I think Ronda is pissed at me.  God that sucks.  I think she was expecting me to do something that I didn't do and now she is pissed.

Anyway, Unit one had not done his Court of Honor.  So today he is doing it.  Ronda is going to have a party.  She invited the her friends Pam and Todd and their family and her sister and her sister's boyfriend.  Seems like a really super odd combination of people.  So Ronda will be talking with her friends Pam and Todd.  This is just going to suck.  I can't wait to tell you all about it.

So I am ready to go back home now.  Maybe this will keep me from feeling so bad when I get back home.  I guess I hadn't looked at it that way.

I talked to Tara yesterday.  I gave Tara the ridiculously stupid name of Elizabeth previously in this blog.  How 'bout we just call her Tara.  Elizabeth?  Really?  Shakes head in disbelief.

By the way, this is Tara - see figure "A" to the right.   I think I mentioned it before but she is with her boyfriend Roy.  It is an on again off again relationship.  When she wasn't with Roy we could really relate but now that she is with Roy we like so totally can't.  It just depressed me more to talk to her yesterday.

Saturday, August 05, 2017

It All Starts with. . .

that first fucked up thought.  Today that first fucked up thought went something like this.  Nobody wants to go hiking with me soooooo.  I guess I will look at the ads.  I look at the ads and there she is.  She being the object.  This is such horrifying behavior for me.  Horrifying for the behavior in and of itself but it is also horrifying because it is my behavior.

Do I have to fucking spell out what the behavior is?  I mean seriously.  No.  I think I will kind of leave it cryptic.  Read the rest of the fucking blog if you don't know.
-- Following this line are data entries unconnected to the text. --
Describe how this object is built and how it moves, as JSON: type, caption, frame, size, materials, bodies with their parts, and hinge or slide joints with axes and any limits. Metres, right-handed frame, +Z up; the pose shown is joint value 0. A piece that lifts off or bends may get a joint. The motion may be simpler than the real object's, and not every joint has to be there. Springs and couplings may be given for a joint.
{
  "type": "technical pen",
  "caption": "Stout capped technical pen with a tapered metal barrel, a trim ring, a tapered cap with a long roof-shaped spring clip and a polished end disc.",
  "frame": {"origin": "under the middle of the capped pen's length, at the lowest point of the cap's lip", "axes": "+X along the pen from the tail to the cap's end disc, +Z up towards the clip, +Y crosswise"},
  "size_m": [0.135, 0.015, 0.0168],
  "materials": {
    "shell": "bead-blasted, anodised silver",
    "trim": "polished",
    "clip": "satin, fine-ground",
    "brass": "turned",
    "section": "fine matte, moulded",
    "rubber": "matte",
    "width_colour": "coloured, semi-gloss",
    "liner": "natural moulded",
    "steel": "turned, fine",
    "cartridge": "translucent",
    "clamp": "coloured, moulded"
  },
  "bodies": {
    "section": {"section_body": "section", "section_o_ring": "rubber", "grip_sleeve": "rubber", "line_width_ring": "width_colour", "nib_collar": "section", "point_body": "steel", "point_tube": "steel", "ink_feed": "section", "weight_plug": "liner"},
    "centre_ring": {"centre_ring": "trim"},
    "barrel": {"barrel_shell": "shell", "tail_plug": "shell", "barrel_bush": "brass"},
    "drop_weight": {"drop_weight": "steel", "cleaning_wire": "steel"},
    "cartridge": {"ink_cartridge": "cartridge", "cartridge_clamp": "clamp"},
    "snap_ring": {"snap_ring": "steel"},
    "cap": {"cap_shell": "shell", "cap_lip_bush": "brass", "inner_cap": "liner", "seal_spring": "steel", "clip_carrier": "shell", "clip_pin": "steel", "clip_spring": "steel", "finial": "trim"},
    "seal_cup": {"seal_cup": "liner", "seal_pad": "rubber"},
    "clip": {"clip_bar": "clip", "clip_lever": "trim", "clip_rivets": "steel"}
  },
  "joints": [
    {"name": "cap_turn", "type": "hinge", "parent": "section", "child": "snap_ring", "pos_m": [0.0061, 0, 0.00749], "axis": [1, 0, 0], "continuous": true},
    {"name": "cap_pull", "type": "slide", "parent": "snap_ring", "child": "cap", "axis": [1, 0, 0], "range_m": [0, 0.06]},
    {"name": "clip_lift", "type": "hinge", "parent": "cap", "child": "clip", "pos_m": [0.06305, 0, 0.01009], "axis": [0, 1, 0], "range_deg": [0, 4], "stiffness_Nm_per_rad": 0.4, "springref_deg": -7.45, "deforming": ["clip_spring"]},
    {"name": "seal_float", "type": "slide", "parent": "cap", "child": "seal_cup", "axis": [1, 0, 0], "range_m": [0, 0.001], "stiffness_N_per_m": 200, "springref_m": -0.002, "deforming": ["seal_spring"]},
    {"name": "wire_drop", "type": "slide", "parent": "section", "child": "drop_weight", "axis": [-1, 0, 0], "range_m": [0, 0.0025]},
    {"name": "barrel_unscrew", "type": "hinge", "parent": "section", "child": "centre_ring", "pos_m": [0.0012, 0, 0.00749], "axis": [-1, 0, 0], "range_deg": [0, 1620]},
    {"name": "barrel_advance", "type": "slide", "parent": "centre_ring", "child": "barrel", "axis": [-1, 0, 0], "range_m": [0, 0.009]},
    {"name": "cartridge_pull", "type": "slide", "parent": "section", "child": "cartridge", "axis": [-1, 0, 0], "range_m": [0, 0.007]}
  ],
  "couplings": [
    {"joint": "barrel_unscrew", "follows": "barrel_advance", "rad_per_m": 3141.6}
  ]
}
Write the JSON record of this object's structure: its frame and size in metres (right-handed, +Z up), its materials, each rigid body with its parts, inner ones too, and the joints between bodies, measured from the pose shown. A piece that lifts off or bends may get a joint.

Right now I am sitting in my ex-wife's house on the couch with one of the lounging units extended.  Across from me is my oldest son, super dude,  actually "The Super Dude" named so because he is a, well, . . . "Dude" and he also just happens to be super just like my other two sons.  He is reading a magazine and listening to music on his new head phones.  Okay, well, now he is looking at his phone.  It doesn't look like he's texting maybe just watching something.  I think I have digressed.

Look where we've come from.  Take a look at where this blog started.  This moment is good.  This moment is good enough.  Perhaps this moment is as good as it gets.  Of course this is not good enough for me.  And so,  back to the fucking thought.
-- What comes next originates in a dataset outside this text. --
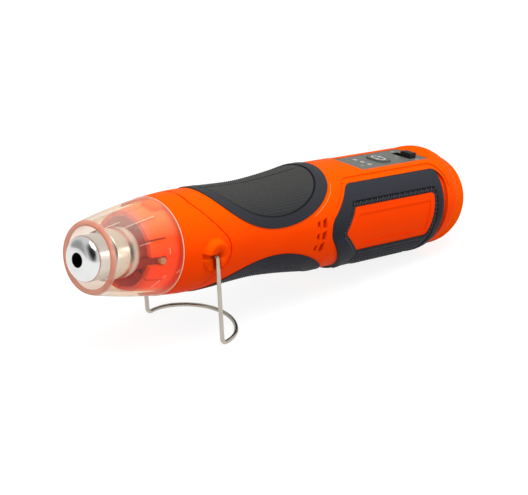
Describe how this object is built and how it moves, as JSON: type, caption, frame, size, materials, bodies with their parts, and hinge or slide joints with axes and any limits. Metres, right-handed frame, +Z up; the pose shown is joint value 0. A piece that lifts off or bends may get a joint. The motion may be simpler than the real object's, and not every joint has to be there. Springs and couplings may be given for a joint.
{
  "type": "embossing heat tool",
  "caption": "Cordless hot-air craft tool: clear heat shield round a steel nozzle, orange two-part housing with rubber grips, control panel on top and a folding wire stand.",
  "frame": {"origin": "centre of the footprint on the tabletop, with the tool standing on its wire stand and the bottom of its tail", "axes": "+X from the heat shield's mouth to the tail, along the longest side; +Z up; +Y to the right of someone who holds the tool and looks along its nose"},
  "size_m": [0.2608, 0.0536, 0.0694],
  "materials": {
    "clear_shield": "clear moulded plastic with a faint peach tint, smooth",
    "orange_shell": "bright orange moulded plastic, fine satin",
    "orange_cap": "orange moulded plastic, slightly lighter and glossier",
    "grip_rubber": "dark blue-grey soft rubber with small raised dots",
    "pad_rubber": "dark blue-grey soft rubber with a row of small chevrons",
    "inset_plastic": "orange moulded plastic, satin, with a raised border",
    "panel_plastic": "grey moulded plastic, fine matt",
    "button_plastic": "grey soft-touch plastic",
    "knob_plastic": "black plastic, ribbed on top",
    "switch_steel": "pressed tinplate",
    "black_parts": "black moulded plastic",
    "lamp_lens": "milky light guides",
    "board_green": "green circuit board",
    "nozzle_steel": "polished stainless steel",
    "mica": "mica sheet, pale brown",
    "coil_wire": "oxidised heating wire",
    "ceramic": "cream heat-proof ceramic",
    "motor_steel": "plated steel can",
    "cell_sleeve": "blue shrink sleeve",
    "nickel": "nickel strip",
    "screw_steel": "blackened steel",
    "stand_wire": "nickel-plated steel wire, satin"
  },
  "bodies": {
    "body": {"heat_shield": "clear_shield", "nose_collar": "orange_shell", "left_housing": "orange_shell", "right_housing": "orange_shell", "rear_cap": "orange_cap", "upper_grip_left": "grip_rubber", "upper_grip_right": "grip_rubber", "lower_grip_left": "grip_rubber", "lower_grip_right": "grip_rubber", "side_pad_left": "pad_rubber", "side_pad_right": "pad_rubber", "side_inset_left": "inset_plastic", "side_inset_right": "inset_plastic", "control_panel": "panel_plastic", "slide_switch": "switch_steel", "button_switch": "black_parts", "indicator_lamps": "lamp_lens", "control_board": "board_green", "charging_socket": "switch_steel", "nozzle": "nozzle_steel", "heater_can": "nozzle_steel", "can_stays": "nozzle_steel", "mica_tube": "mica", "mica_former": "mica", "heating_coil": "coil_wire", "heater_holder": "ceramic", "motor": "motor_steel", "motor_mount": "black_parts", "battery_cells": "cell_sleeve", "cell_links": "nickel", "battery_cradle": "black_parts", "housing_screws": "screw_steel"},
    "stand": {"wire_stand": "stand_wire"},
    "button": {"push_button": "button_plastic"},
    "knob": {"switch_knob": "knob_plastic"},
    "rotor": {"fan": "black_parts"}
  },
  "joints": [
    {"name": "stand_fold", "type": "hinge", "parent": "body", "child": "stand", "pos_m": [-0.06877, 0, 0.04481], "axis": [0, 1, 0], "range_deg": [0, 102]},
    {"name": "button_press", "type": "slide", "parent": "body", "child": "button", "axis": [-0.1063, 0, -0.9943], "range_m": [0, 0.0006], "stiffness_N_per_m": 1200},
    {"name": "knob_slide", "type": "slide", "parent": "body", "child": "knob", "axis": [0, 1, 0], "range_m": [0, 0.0056]},
    {"name": "fan_spin", "type": "hinge", "parent": "body", "child": "rotor", "pos_m": [-0.03123, 0, 0.0413], "axis": [0.9943, 0, -0.1063], "continuous": true}
  ]
}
I think it all started with my ex-wife yesterday.   She was late getting out of here and she had to drive up to the mountains to her friends'  Ann's house.  She hates driving, my ex-wife that is.  My ex-wife hates driving.  She seemed particularly annoyed.  I told her I was sorry and stupidly offered to stay at a hotel.  She said, "We'll talk." which means that yes she is in fact annoyed and she is rethinking the whole me staying at the house thing.

And so as I am writing this what flashes through my mind is:

I need to come up here less.  But I just told her that I want to come up more and thought that maybe once a month would be good.  She seemed to think that was okay a couple of months ago.  I don't think she still holds that same sentiment.

After she said, "We'll talk."  she said something about I could come up and camp with the kids.

Me, "Hmmm. not so sure I want to do that one."  Me again. "I think I will just com up less.  I thin I will tell her I won't be back up until maybe late October."

Back to the behavior.  The craving has gone away primarily because I have "taken care of business" as what's his face and I say.  I decided to just hang out here with the chilluns. Units one and two.  Unit three went for a sleep over and Units one and two had to work.  I spent most of the time in my ex-wife's house alone.  Yes, I don't think I will be back up until late October or early November.  I think that is enough for this post.